NuggetKriging::logLikelihoodFun
Description
Compute the Profile Log-Likelihood of a NuggetKriging Model for given Vector \(\boldsymbol{\theta}\) of Correlation Ranges and a given Ratio of Variances \(\texttt{GP} / (\texttt{GP} + \texttt{nugget})\)
Usage
Python
# k = NuggetKriging(...) k.logLikelihoodFun(theta_alpha, return_grad = False)
R
# k = NuggetKriging(...) k$logLikelihoodFun(theta_alpha, return_grad = FALSE)
Matlab/Octave
% k = NuggetKriging(...) k.logLikelihoodFun(theta_alpha, return_grad = false)
Arguments
Argument |
Description |
---|---|
|
A numeric vector of (positive) range parameters and variance over nugget + variance at which the log-likelihood will be evaluated. |
|
Logical. Should the function return the gradient? |
Details
Consider the log-likelihood function \(\ell(\boldsymbol{\theta}, \, \sigma^2, \, \tau^2, \,\boldsymbol{\beta})\) where \(\sigma^2\) and \(\tau^2\) are the variances of the GP and the nugget components. A re-parameterization can be used with the two variances replaced by \(\nu^2 := \sigma^2 + \tau^2\) and \(\alpha := \sigma^2 / (\sigma^2 + \tau^2)\). The profile log-likelihood is then obtained by replacing the variance \(\nu^2 := \sigma^2 + \tau^2\) and the vector \(\boldsymbol{\beta}\) of trend coefficients by their ML estimates \(\widehat{\nu}^2\) and \(\widehat{\boldsymbol{\beta}}\) which are obtained by Generalized Least Squares. See here for more details.
Value
The value of the profile log-likelihood \(\ell_{\texttt{prof}}(\boldsymbol{\theta},\,\alpha)\) for the given vector \(\boldsymbol{\theta}\) of correlation ranges and the given variance ratio \(\alpha := \sigma^2 / (\sigma^2 + \tau^2)\) where \(\sigma^2\) and \(\tau^2\) stand for the GP and the nugget variance. The parameters must be such that \(\theta_k >0\) for \(k=1\), \(\dots\), \(d\) and \(0 < \alpha < 1\).
Examples
f <- function(x) 1 - 1 / 2 * (sin(12 * x) / (1 + x) + 2 * cos(7 * x) * x^5 + 0.7)
set.seed(123)
X <- as.matrix(runif(10))
y <- f(X) + 0.1 * rnorm(nrow(X))
k <- NuggetKriging(y, X, kernel = "matern3_2")
print(k)
# theta0 = k$theta()
# ll_alpha <- function(alpha) k$logLikelihoodFun(cbind(theta0,alpha))$logLikelihood
# a <- seq(from = 0.9, to = 1.0, length.out = 101)
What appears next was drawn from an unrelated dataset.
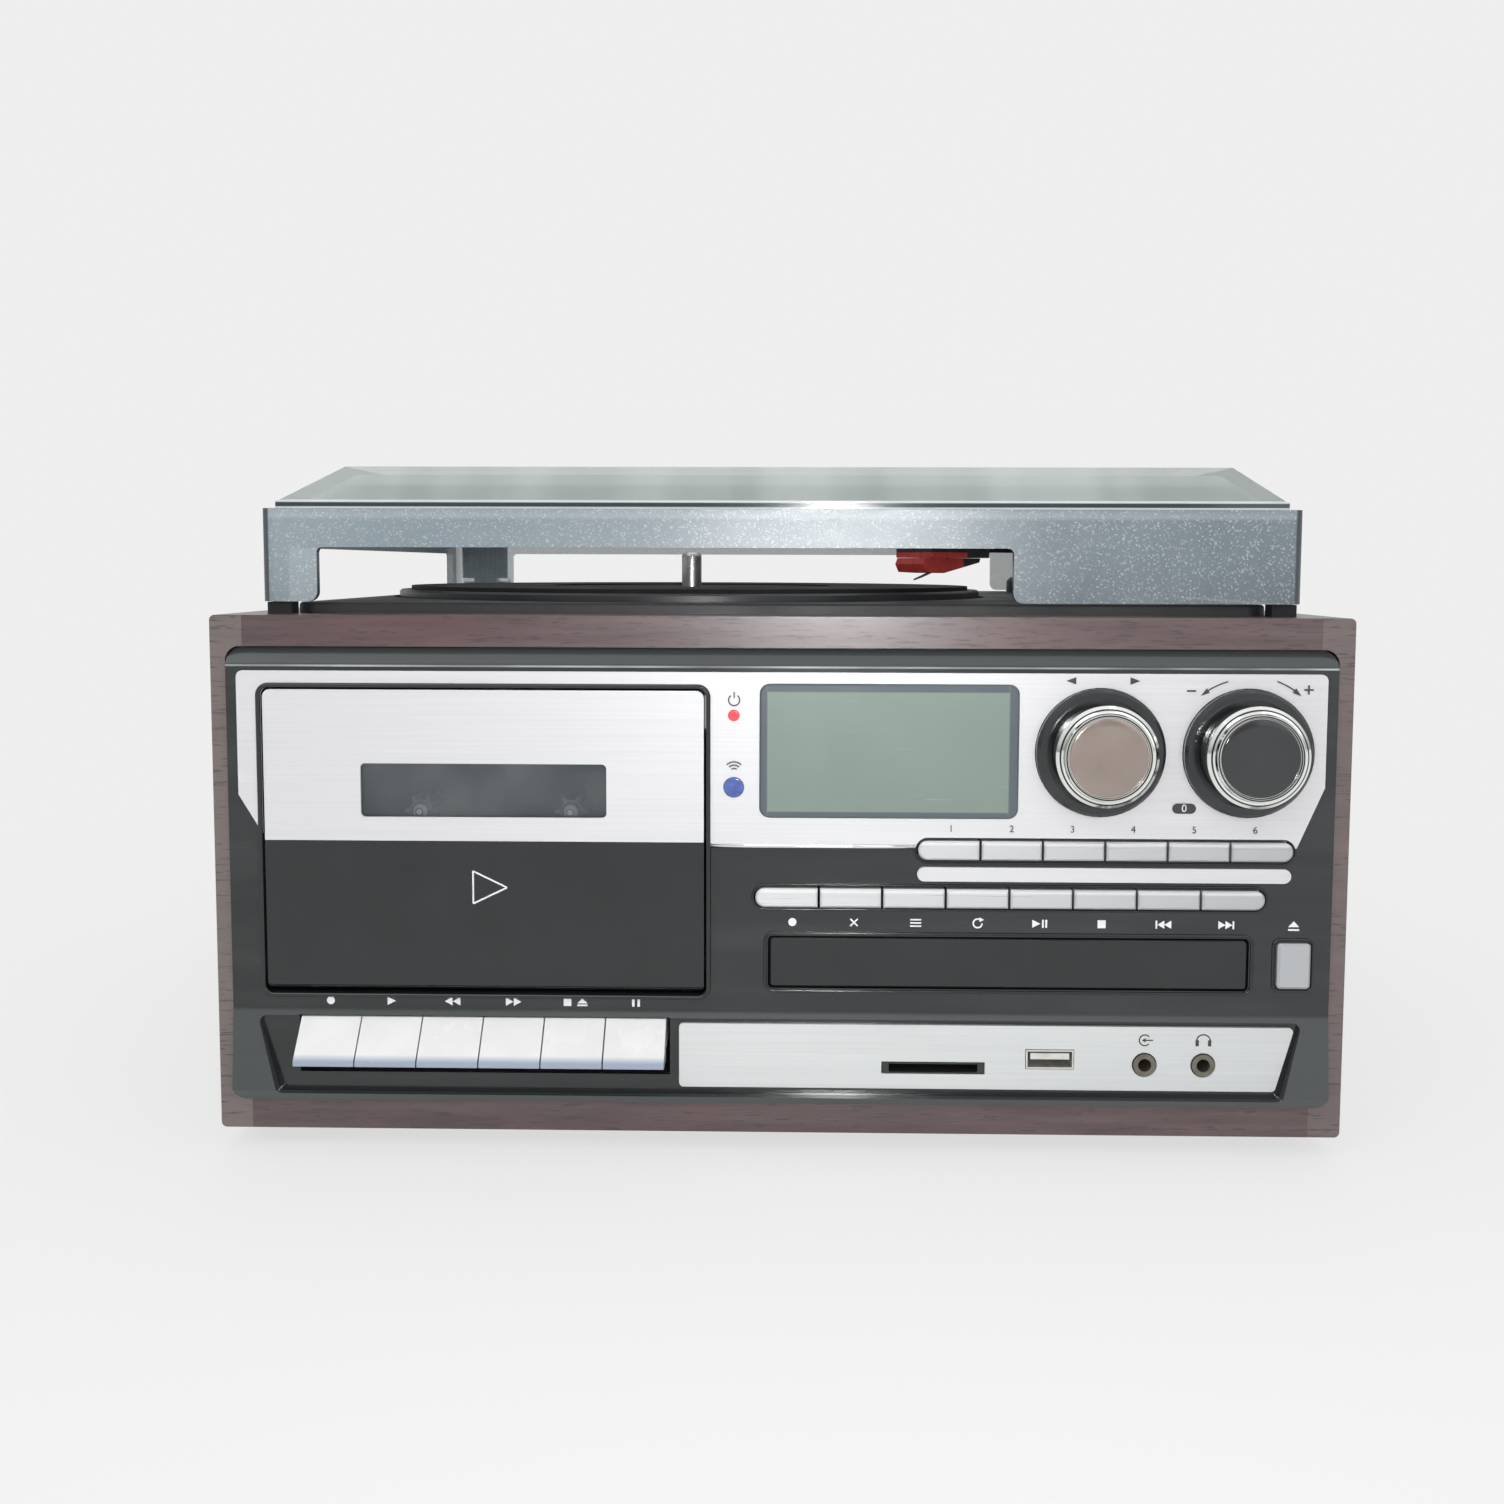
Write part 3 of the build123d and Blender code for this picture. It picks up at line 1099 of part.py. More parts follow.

# plot(a, Vectorize(ll_alpha)(a), type = "l",xlim=c(0.9,1))
# abline(v = k$sigma2()/(k$sigma2()+k$nugget()), col = "blue")
#
# alpha0 = k$sigma2()/(k$sigma2()+k$nugget())
# ll_theta <- function(theta) k$logLikelihoodFun(cbind(theta,alpha0))$logLikelihood
# t <- seq(from = 0.001, to = 2, length.out = 101)
# plot(t, Vectorize(ll_theta)(t), type = 'l')
# abline(v = k$theta(), col = "blue")
ll <- function(theta_alpha) k$logLikelihoodFun(theta_alpha)$logLikelihood
a <- seq(from = 0.9, to = 1.0, length.out = 31)
t <- seq(from = 0.001, to = 2, length.out = 101)
contour(t,a,matrix(ncol=length(a),ll(expand.grid(t,a))),xlab="theta",ylab="sigma2/(sigma2+nugget)")
points(k$theta(),k$sigma2()/(k$sigma2()+k$nugget()),col='blue')
Results
* data: 10x[0.0455565,0.940467] -> 10x[0.149491,0.940566]
* trend constant (est.): 0.488156
* variance (est.): 0.078856
* covariance:
* kernel: matern3_2
* range (est.): 0.274956
* nugget (est.): 0.00347513
* fit:
* objective: LL
* optim: BFGS